On Behalf of | Jan 23, 2023 | Business Law

Entrepreneurs in Pennsylvania and around the country make many decisions when they start new commercial ventures, and one of the most important of them is choosing which legal structure their businesses should have. Sole proprietorships, partnerships and corporations are the most common business entities, but limited liability companies are gaining in popularity. Two of the most important considerations when comparing business structures are tax rates and liability protection.

Tax rates

Under U.S. business law, sole proprietors and partners declare their business profits and losses on their personal income tax returns. Partnerships are required to submit tax returns, but they rarely pay taxes. C corporations submit tax returns and pay taxes on their profits, and their shareholders pay personal income tax on any dividends they receive. Setting up an S corporation avoids this double taxation as profits flow through to shareholders and are declared on their personal returns. LLCs have become a popular business structure because they also pay taxes in this way and are easier to set up than corporations.

Liability protection

Just about every company is sued sooner or later. Sole proprietors enjoy no asset protection, and partners are jointly and severally liable for any obligations or debts the business incurs. This means their personal assets could be pursued by plaintiffs who sue their businesses successfully. C corporations do not offer entrepreneurs much in the way of tax benefits, but they do provide them with the most robust liability protection.

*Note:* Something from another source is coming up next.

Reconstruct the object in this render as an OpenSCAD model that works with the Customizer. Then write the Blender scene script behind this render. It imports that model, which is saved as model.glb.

The separation between business and personal assets is known as the corporate veil, and it is very difficult to pierce. S corporations and LLCs also offer liability protection.

Weighing the benefits

Entrepreneurs are usually optimistic people, which means they tend to focus on positives rather than negatives when they start new businesses. Setting up a sole proprietorship is quick, easy and avoids double taxation, but business owners who choose this path could lose their personal assets if their companies are sued or are unable to pay their debts. Corporations and LLCs protect personal assets behind the corporate veil, and they may also provide tax benefits.